Securing a Minecraft server isn't complicated, but it does require paying attention to a set of details that many admins skip. These are the seven mistakes that come up again and again when servers get compromised or have persistent cheating problems.
1. Running Anti-Cheat with Default Settings
Plugins like Grim Anticheat ship with conservative defaults designed to avoid false positives on generic servers. These settings are not optimized for your server type, your player base's typical latency, or the specific cheats that target your game mode. Out-of-the-box anti-cheat is significantly less effective than a tuned configuration. Read the documentation, join the Discord, and spend a few hours on your config.
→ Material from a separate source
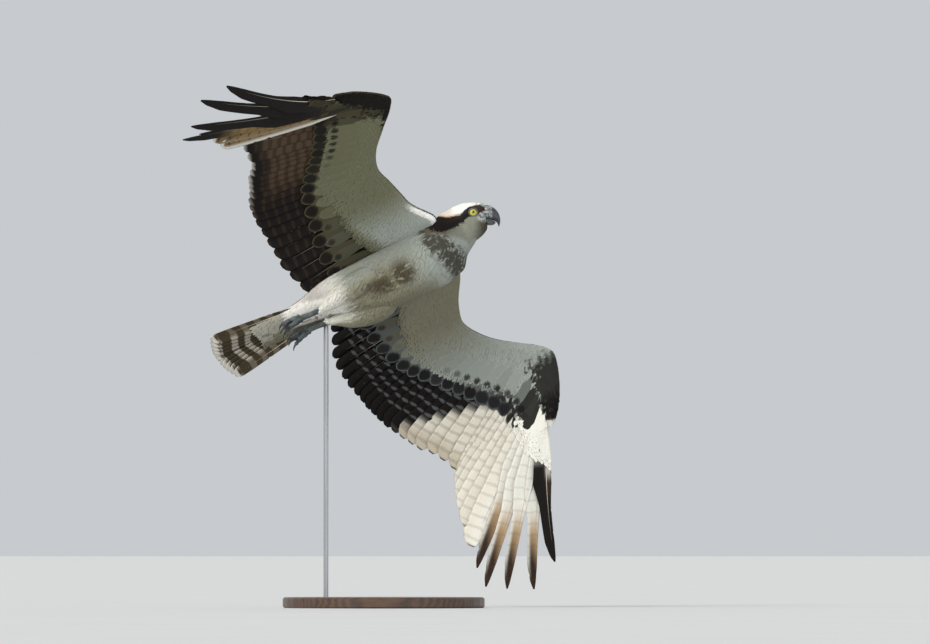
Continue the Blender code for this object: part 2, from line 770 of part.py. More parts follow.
def make_leg(side, torso):
    label = "left" if side > 0 else "right"

    def mirrored(rows):
        return [(row[0], side * row[1], row[2], row[3]) for row in rows]

    count = 2 * (len(THIGH) - 1)
    path = [tuple(smooth_table(numbered(THIGH), index / 2)) for index in range(count + 1)]
    thigh = tube(f"thigh_{label}", mirrored(path), 14)
    clear_of(thigh, torso)
    foot = tube(f"foot_{label}", mirrored(TARSUS), 8)
    hock = Vector(TARSUS[-1][:3])
    toes, claws = [], []
    plans = (
        (-0.0065, Vector((-1.0, -0.10, 0.02)), 0.50),
        (0.0000, Vector((-1.0, 0.02, 0.05)), 0.50),
        (0.0065, Vector((-1.0, 0.22, 0.00)), 0.55),
        (0.0010, Vector((-0.75, 0.05, -0.7)), -0.60),
    )
    for number, (aside, aim, curl) in enumerate(plans, 1):
        start = hock + Vector((0.003, aside * 0.6, 0))
        length = TOE_LENGTH if number < 4 else TOE_LENGTH * 0.72
        rows = bent_path(start, aim, length, TOE_RADIUS * 1.05, TOE_RADIUS * 0.72, curl, 3)
        toes.append(tube("toe", mirrored(rows), 6))
        end = Vector(rows[-1][:3])
        heading = (end - Vector(rows[-2][:3])).normalized()
        claw_rows = bent_path(
            end - heading * CLAW_SINK, heading, CLAW_LENGTH, CLAW_RADIUS, CLAW_RADIUS * 0.15, curl * 2.2, 4
        )
        claws.append(tube(f"claw_{label}_{number}", mirrored(claw_rows), 6))
    join(foot, toes)
    clear_of(foot, thigh, torso)
    for claw in claws:
        clear_of(claw, foot)
    return thigh, foot, claws


def to_world(point):
    return bird_turn() @ point + BIRD_ORIGIN


def upright(name, foot, radius, height, sides, bevel=0.0):
    rings = []
    for drop, inset in ((0, bevel), (bevel, 0), (height - bevel, 0), (height, bevel)):
        if bevel or drop in (0, height):
            spot = foot + Vector((0, 0, drop))
            reach = radius - inset
            rings.append(oval(spot, Vector((1, 0, 0)), Vector((0, 1, 0)), reach, reach, reach, sides))
    if not bevel:
        rings = rings[:1] + rings[-1:]
    return loft(name, rings)


def make_stand(torso):
    top = to_world(ROD_TOP)
    foot = Vector((top.x, top.y, BASE_HEIGHT - ROD_SINK))
    base = upright("stand_base", Vector((0, 0, 0)), BASE_RADIUS, BASE_HEIGHT, 40, BASE_BEVEL)
    rod = upright("stand_rod", foot, ROD_RADIUS, top.z - foot.z, 16)
    wide = ROD_RADIUS + GAP
    for body in (base, torso):
        bore = upright("bore", foot - Vector((0, 0, GAP)), wide, top.z - foot.z + 2 * GAP, 16)
        apply_boolean(body, "DIFFERENCE", other=bore)
        remove(bore)
        keep_largest(body)
    return base, rod


def main():
    clear_scene()
    torso = make_torso()
    neck = make_neck()
    head = make_head()
    upper, lower = make_bill()
    eyes = []
    for side, label in ((1, "left"), (-1, "right")):
        place = Vector((EYE_PLACE.x, side * EYE_PLACE.y, EYE_PLACE.z))
        eyes.append(ball(f"eye_{label}", place, EYE_RADIUS))
    for item in (head, upper, lower, *eyes):
        item.data.transform(Matrix.Translation(HEAD_CENTRE) @ head_turn().to_4x4())
    clear_of(head, neck, torso)
    tail = make_tail()
    bird = [torso, neck, head, upper, lower, tail, *eyes]
    for side in (1, -1):
        bird += make_wing(side, (torso, neck))
        thigh, foot, claws = make_leg(side, torso)
        bird += [thigh, foot, *claws]

    carrier = bpy.data.objects.new("bird", None)
    bpy.context.scene.collection.objects.link(carrier)
    carrier.matrix_world = Matrix.Translation(BIRD_ORIGIN) @ bird_turn().to_4x4()
    for item in bird:
        item.parent = carrier
    bpy.context.view_layer.update()
    stand = make_stand(torso)
    for item in (*bird, *stand):
        dress(item)


main()
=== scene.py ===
import math
import bmesh
import bpy
import numpy as np
from mathutils import Euler, Matrix, Vector


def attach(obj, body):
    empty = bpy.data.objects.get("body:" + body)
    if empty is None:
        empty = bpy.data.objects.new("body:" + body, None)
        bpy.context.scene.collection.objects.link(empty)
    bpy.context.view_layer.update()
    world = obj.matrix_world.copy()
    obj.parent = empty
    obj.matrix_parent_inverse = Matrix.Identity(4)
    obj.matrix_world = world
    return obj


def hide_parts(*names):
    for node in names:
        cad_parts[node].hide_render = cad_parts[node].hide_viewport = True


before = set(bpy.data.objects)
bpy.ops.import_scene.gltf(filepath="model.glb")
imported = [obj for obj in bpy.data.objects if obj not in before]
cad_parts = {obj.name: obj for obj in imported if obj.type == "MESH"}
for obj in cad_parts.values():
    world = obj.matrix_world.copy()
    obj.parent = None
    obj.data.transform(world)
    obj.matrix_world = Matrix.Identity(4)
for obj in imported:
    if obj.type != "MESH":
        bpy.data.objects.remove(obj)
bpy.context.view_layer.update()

rng = np.random.default_rng(41)

# How the bird hangs over its stand. The solids use the same numbers.
pose = {
    "origin": (0.080, -0.030, 0.655),
    "bank": 47.4, "climb": 22.3, "heading": -17.2,
    "headBank": 13.0, "headClimb": -1.4, "headHeading": -9.8,
    "headCentre": (0.1075, -0.0065, 0.0598),
}


def turnOf(bank, climb, heading):
    angles = (-math.radians(bank), -math.radians(climb), math.radians(heading))
    return np.array(Euler(angles, "XYZ").to_matrix())


birdTurn = turnOf(pose["bank"], pose["climb"], pose["heading"])
headTurn = birdTurn.T @ turnOf(pose["headBank"], pose["headClimb"], pose["headHeading"])
birdOrigin = np.array(pose["origin"])
headCentre = np.array(pose["headCentre"])


def toRow(points):  # from the bird's own frame to the frame of the whole part
    return points @ birdTurn.T + birdOrigin


def fromHead(points):
    return points @ headTurn.T + headCentre


def intoHead(points):
    return (points - headCentre) @ headTurn


def unit(v):
    v = np.asarray(v, float)
    return v / np.maximum(np.linalg.norm(v, axis=-1, keepdims=True), 1e-12)


def dot(a, b):
    return np.sum(a * b, -1)


def ramp(x, low, high):
    t = np.clip((np.asarray(x, float) - low) / (high - low), 0, 1)
    return t * t * (3 - 2 * t)


def blend(a, b, share):
    share = np.asarray(share, float)[..., None]
    return np.asarray(a, float) * (1 - share) + np.asarray(b, float) * share


def smoothTable(rows, at):  # a smooth cubic through rows that each start with their key
    rows = np.asarray(rows, float)
    keys, values = rows[:, 0], rows[:, 1:]
    slopes = np.gradient(values, keys, axis=0)
    at = np.clip(np.asarray(at, float), keys[0], keys[-1])
    low = np.clip(np.searchsorted(keys, at, side="right") - 1, 0, len(keys) - 2)
    span = (keys[low + 1] - keys[low])[..., None]
    t = (at - keys[low])[..., None] / span
    a, b = values[low], values[low + 1]
    return ((2 * t**3 - 3 * t**2 + 1) * a + (t**3 - 2 * t**2 + t) * slopes[low] * span
            + (3 * t**2 - 2 * t**3) * b + (t**3 - t**2) * slopes[low + 1] * span)


def numbered(rows):
    return [(index, *row) for index, row in enumerate(rows)]


def nameOf(side):  # the left side is 1, the right side is -1
    return "left" if side > 0 else "right"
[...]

2. Giving Too Many Players Operator Status
Operator (op) permissions are often handed out too freely, especially on smaller servers where trust feels obvious. But an opd player can bypass most anti-cheat plugins, access commands that allow griefing, and in some configurations run commands with server-level impact. Limit op status to the absolute minimum, and use a permissions plugin like LuckPerms to give specific permissions to moderators rather than full op.
3. Never Reviewing Anti-Cheat Logs
Your anti-cheat plugin produces logs every time it flags a player. Most admins never look at them. Setting up a routine to review these logs - even briefly, a few times a week - surfaces patterns that real-time detection misses. A player accumulating dozens of low-confidence flags without a single high-confidence violation is often using subtle cheats that stay just below the detection threshold.
4. Using IP Bans as Primary Enforcement
IP bans are easy to evade and create collateral bans on legitimate players. UUID banning with alt detection is the correct approach for individual player bans. Reserve IP blocks for datacenter ranges sending bot traffic.
5. No Off-Site Backup of Ban Records
Ban records represent months of moderation work. Losing them - to a server crash, a compromised admin account, or a hosting failure - means previously banned players can rejoin with a clean slate. Keep ban records backed up off-site, or use a ban management solution that maintains its own external backup.
6. Treating Every Ban as Permanent
Not every rule violation deserves a permanent ban. Tiered consequences - warning, short ban, medium ban, permanent ban - are more proportionate and create a clearer path for players who made mistakes and want to come back. Permanent bans should be reserved for clear cheating, severe harassment, or repeated serious offenses after shorter bans failed to deter. Overuse of permanent bans breeds resentment and reduces the deterrent effect of the threat.
7. Isolating Your Ban List
Your ban list only covers players you've caught yourself. A cheater who has been banned from dozens of other servers arrives on yours with a clean record. Connecting to a shared ban network gives your server access to community-wide enforcement intelligence, so known bad actors get flagged on their first join rather than having to earn a ban all over again.